Posted by: Maria | January 28, 2009 at 01:19 PM
I was absolutely shocked watching this show last night. What are we teaching these children? In a society where there are enough pressures for girls growing up, they are now being put in situations where they are judged on their looks, their "beauty", how photogenic they are. These girls are being taught that to be the prettiest, they need to be fake, because their natural beauty won't get acknowledged without the fake hair, makeup, tans and fake nails. Girls need to be rewarded for their intelligence, creativity, musicality, ability to be a team member, or whatever...anything but how their "beauty" compares to others around them.
There are much healthier ways for parents to achieve the goals they put on their kids. And they say it's not about winning...just watch their reactions.
Posted by: Sarah | January 28, 2009 at 11:51 AM
hi, does anyone have tips on ware i can get a full length pageant dress for my 11 year old?

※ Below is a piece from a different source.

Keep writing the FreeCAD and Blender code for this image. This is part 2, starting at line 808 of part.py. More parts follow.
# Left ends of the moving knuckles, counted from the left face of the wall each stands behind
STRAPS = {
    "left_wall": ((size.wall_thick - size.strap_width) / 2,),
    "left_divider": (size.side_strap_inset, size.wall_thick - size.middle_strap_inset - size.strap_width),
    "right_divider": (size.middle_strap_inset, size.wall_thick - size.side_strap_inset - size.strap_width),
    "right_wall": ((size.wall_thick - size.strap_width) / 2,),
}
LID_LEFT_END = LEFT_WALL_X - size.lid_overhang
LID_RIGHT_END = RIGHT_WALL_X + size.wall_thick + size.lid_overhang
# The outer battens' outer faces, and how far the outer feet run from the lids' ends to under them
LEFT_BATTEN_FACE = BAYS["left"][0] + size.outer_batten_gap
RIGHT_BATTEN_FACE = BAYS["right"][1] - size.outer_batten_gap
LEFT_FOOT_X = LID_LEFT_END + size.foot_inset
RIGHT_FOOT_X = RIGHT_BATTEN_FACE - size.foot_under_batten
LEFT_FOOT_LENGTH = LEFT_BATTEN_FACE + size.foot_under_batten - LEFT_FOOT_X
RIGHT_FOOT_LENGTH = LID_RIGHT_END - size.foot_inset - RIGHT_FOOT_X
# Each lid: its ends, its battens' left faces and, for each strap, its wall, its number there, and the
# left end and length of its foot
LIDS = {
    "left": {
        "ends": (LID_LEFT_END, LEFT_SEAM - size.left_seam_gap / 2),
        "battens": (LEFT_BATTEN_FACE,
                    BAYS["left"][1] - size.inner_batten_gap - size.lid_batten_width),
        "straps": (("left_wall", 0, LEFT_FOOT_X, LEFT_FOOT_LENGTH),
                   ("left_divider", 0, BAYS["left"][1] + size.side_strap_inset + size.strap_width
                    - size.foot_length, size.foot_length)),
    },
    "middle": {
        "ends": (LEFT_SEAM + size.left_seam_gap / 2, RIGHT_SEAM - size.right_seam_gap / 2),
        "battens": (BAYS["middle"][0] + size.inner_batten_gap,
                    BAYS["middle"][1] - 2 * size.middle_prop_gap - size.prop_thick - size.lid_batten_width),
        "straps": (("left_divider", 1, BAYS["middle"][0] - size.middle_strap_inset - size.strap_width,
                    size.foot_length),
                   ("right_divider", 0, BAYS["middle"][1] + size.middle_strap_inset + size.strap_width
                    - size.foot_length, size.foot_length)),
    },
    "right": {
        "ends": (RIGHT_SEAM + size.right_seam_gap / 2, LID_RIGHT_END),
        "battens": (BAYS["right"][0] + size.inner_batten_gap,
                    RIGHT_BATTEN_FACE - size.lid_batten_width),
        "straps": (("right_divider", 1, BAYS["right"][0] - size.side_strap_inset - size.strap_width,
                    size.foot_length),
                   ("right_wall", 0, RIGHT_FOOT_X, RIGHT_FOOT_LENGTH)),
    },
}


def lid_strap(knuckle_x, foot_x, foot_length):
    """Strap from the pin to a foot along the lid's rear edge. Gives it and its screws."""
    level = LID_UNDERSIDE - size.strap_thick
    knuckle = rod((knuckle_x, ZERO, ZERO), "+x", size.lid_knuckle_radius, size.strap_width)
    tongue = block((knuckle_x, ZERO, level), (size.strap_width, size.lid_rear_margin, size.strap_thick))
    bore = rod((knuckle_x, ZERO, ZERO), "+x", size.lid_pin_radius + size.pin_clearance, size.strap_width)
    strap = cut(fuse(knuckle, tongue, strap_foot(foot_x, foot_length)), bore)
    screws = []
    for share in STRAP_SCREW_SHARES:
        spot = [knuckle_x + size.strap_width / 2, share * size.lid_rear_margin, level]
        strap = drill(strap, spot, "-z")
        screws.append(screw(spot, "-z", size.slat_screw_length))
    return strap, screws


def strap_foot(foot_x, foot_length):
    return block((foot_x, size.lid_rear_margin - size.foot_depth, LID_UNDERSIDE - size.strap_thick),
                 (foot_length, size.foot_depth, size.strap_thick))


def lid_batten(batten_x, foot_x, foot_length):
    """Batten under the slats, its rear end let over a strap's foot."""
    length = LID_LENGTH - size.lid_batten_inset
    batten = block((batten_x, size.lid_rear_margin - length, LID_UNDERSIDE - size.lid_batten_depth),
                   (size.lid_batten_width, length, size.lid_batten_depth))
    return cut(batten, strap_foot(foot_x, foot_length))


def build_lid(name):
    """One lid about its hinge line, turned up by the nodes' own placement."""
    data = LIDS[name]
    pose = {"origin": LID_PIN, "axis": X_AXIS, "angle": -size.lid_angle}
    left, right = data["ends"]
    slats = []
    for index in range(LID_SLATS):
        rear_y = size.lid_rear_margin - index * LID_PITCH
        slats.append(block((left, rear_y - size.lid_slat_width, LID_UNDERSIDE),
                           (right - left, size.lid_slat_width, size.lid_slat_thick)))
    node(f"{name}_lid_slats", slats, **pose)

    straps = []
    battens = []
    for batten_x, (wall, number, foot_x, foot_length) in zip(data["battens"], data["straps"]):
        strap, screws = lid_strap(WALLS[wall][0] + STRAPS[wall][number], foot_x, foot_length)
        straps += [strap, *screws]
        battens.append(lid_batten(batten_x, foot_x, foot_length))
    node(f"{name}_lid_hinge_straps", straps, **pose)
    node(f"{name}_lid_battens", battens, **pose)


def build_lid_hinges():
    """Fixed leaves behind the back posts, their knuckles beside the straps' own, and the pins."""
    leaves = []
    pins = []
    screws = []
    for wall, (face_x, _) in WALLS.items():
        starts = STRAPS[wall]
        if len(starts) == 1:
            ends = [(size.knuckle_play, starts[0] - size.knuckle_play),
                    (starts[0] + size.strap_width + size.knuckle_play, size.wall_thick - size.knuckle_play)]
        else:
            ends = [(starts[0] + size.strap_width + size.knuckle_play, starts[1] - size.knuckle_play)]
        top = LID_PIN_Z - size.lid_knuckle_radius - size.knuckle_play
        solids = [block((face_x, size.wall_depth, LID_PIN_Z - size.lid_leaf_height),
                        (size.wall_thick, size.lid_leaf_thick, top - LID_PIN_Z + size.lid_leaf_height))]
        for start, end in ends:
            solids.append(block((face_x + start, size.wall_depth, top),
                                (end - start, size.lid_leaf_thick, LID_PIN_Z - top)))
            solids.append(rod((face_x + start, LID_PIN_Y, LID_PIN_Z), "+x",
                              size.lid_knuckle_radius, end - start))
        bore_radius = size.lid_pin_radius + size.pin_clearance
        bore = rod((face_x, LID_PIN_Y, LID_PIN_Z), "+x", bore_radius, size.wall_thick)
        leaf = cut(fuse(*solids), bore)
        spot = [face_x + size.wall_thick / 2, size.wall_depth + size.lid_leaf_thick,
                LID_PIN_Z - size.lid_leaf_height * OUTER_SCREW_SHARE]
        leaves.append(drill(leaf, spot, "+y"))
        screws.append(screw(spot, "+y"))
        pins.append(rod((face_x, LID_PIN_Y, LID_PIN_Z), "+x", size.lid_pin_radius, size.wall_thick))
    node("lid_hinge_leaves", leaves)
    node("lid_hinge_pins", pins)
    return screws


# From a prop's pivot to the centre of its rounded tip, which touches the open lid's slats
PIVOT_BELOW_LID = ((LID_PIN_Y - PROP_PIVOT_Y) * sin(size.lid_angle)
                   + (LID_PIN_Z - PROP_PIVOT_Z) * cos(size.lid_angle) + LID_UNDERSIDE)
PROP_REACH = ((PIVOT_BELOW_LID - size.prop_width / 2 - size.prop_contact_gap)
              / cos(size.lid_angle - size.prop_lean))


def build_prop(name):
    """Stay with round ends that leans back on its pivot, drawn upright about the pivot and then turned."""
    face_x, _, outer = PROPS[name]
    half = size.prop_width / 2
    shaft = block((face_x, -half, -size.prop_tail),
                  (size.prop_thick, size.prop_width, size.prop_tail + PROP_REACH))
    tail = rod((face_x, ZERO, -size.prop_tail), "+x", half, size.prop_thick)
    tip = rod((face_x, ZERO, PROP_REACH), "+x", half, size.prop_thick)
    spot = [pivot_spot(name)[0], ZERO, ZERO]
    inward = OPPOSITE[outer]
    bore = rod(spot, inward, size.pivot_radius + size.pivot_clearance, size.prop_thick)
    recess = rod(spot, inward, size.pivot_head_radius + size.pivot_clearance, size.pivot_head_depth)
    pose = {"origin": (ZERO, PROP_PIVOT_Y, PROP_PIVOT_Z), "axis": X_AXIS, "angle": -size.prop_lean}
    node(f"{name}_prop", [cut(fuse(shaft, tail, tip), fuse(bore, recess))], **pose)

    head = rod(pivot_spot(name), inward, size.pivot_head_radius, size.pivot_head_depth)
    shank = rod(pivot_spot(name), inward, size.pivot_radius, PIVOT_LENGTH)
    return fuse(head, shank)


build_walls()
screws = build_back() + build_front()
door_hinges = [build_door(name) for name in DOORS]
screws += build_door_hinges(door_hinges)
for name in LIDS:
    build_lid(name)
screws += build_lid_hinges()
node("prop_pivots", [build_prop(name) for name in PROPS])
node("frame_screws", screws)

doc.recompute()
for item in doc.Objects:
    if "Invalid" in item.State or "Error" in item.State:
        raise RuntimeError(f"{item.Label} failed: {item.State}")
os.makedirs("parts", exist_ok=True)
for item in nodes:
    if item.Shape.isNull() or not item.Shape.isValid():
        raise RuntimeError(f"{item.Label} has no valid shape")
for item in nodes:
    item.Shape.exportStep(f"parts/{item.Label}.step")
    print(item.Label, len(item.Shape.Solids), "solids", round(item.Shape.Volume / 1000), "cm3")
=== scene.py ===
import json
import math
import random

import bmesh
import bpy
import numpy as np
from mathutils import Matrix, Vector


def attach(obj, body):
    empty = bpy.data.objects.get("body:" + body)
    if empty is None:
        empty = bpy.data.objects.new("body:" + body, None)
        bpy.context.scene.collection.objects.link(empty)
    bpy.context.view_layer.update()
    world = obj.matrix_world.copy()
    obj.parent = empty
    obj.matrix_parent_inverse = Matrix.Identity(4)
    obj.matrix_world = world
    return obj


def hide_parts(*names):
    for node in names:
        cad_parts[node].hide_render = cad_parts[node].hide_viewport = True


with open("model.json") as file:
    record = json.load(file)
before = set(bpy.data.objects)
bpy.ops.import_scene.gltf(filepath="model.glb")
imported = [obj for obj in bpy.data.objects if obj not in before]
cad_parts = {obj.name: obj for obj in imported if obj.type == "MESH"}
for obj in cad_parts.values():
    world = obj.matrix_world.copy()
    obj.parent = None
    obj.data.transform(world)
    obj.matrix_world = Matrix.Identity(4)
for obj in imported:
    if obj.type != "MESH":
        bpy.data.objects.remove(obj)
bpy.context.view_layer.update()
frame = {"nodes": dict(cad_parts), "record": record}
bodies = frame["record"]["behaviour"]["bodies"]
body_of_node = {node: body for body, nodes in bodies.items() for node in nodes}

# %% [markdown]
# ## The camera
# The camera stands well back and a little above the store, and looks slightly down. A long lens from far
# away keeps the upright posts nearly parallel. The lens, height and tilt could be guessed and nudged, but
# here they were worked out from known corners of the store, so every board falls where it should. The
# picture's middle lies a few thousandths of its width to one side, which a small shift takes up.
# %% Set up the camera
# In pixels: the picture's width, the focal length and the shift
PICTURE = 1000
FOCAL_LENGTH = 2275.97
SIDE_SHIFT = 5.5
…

post a comment if you can help
Posted by: Linda | January 28, 2009 at 11:47 AM
All of the parents in that show, seriously need some mental help. Are you kidding me...really...Do you think your kids enjoy that?

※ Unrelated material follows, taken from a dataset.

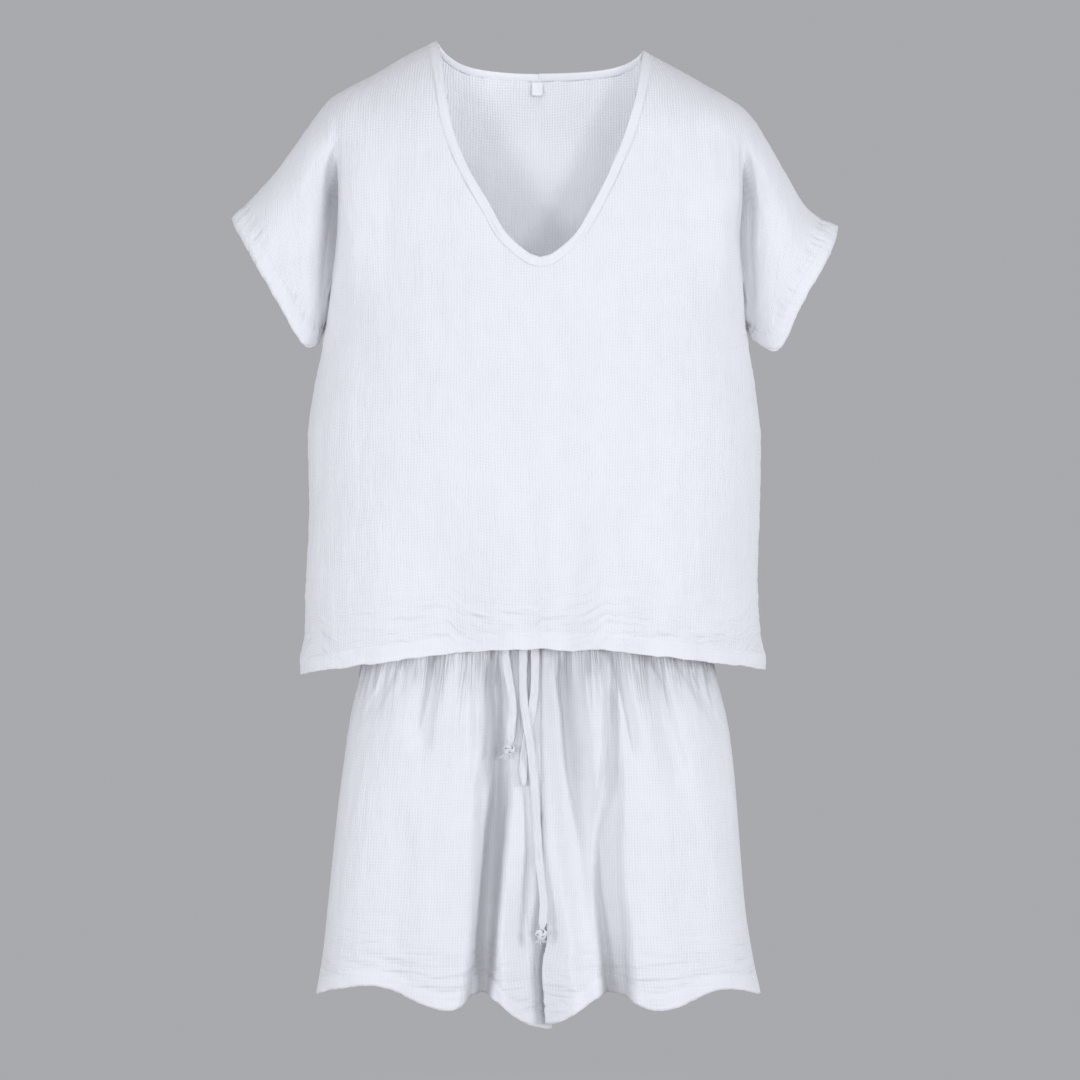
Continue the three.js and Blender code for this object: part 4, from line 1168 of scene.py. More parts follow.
# How the lines of the grid crowd together towards one end.
CROWDING = {"row": 1.25, "column": 1.4, "sleeve": 1.45, "hem": 1.6, "hem_share": 0.6, "band": 1.6}
CHART = {"step": 6.0, "columns": 43, "rows": 118, "top_z": 12.0}
BACK_WEAVE = 0.45
# Darker, more open weave over the shoulders, partly painted shade of the shoulder roll: where it
# starts, where it is full, and how uneven its end is.
SHOULDER_WEAVE_AND_SHADE = {"from_z": -150, "full_z": -72, "uneven": 22}
SEEDS = {
    "front": 1, "back": 21, "side": 31, "front_hem": 33, "back_hem": 35, "cuff": 37, "sleeve": 39,
    "band_right": 41, "band_left": 47, "shoulder_weave_and_shade": 51, "tape": 53, "outseam": 3,
    "front_right": 61, "front_left": 71, "back_right": 81, "back_left": 91,
}
# Waves of crinkled gauze: their height, and their length across and down the cloth.
CRINKLES = {
    "fine": (0.4, 5.5, 26), "broad": (0.5, 12, 55), "swell": (0.8, 50, 80),
    "ripple": (0.95, 38, 5.2), "pucker": (0.35, 6.5, 16), "roll": (0.5, 24, 5.2),
}
# The turned hem: how high its band stands, its row of stitching and the wave along its edge; and
# where the ripples above it end. Near a seam the cloth lies flat.
HEM_RELIEF = {
    "band": 0.6, "stitch_depth": 0.75, "stitch_width": 1.7, "edge_wave": 2.0, "edge_length": 26,
    "edge_reach": 36, "near": 28, "gone": 120,
}
SEAM_FLAT = 7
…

Posted by: Kelly | January 28, 2009 at 11:06 AM
I don’t understand why you would put your toddler in an event that’s meant for adults. Shouldn’t your little girl be playing Barbie’s with there friends, playing at the park, camping with family, riding there bikes, this is unnatural for a 3 and 4 year old. What are you teaching you kids, that fake, phony, looks mean everything, not that fact that you are great just the way you are and that there natural beauty shines through. This is just so bizarre to me, I think parent feel a short fall of there own looks and that there using these kids to fulfill something that’s missing in side themselves. Because I don’t think a kid wakes up one morning and says I want to compete in a pageant. I think parent that put there kids through this have to give there head a shake, this is crazy!!!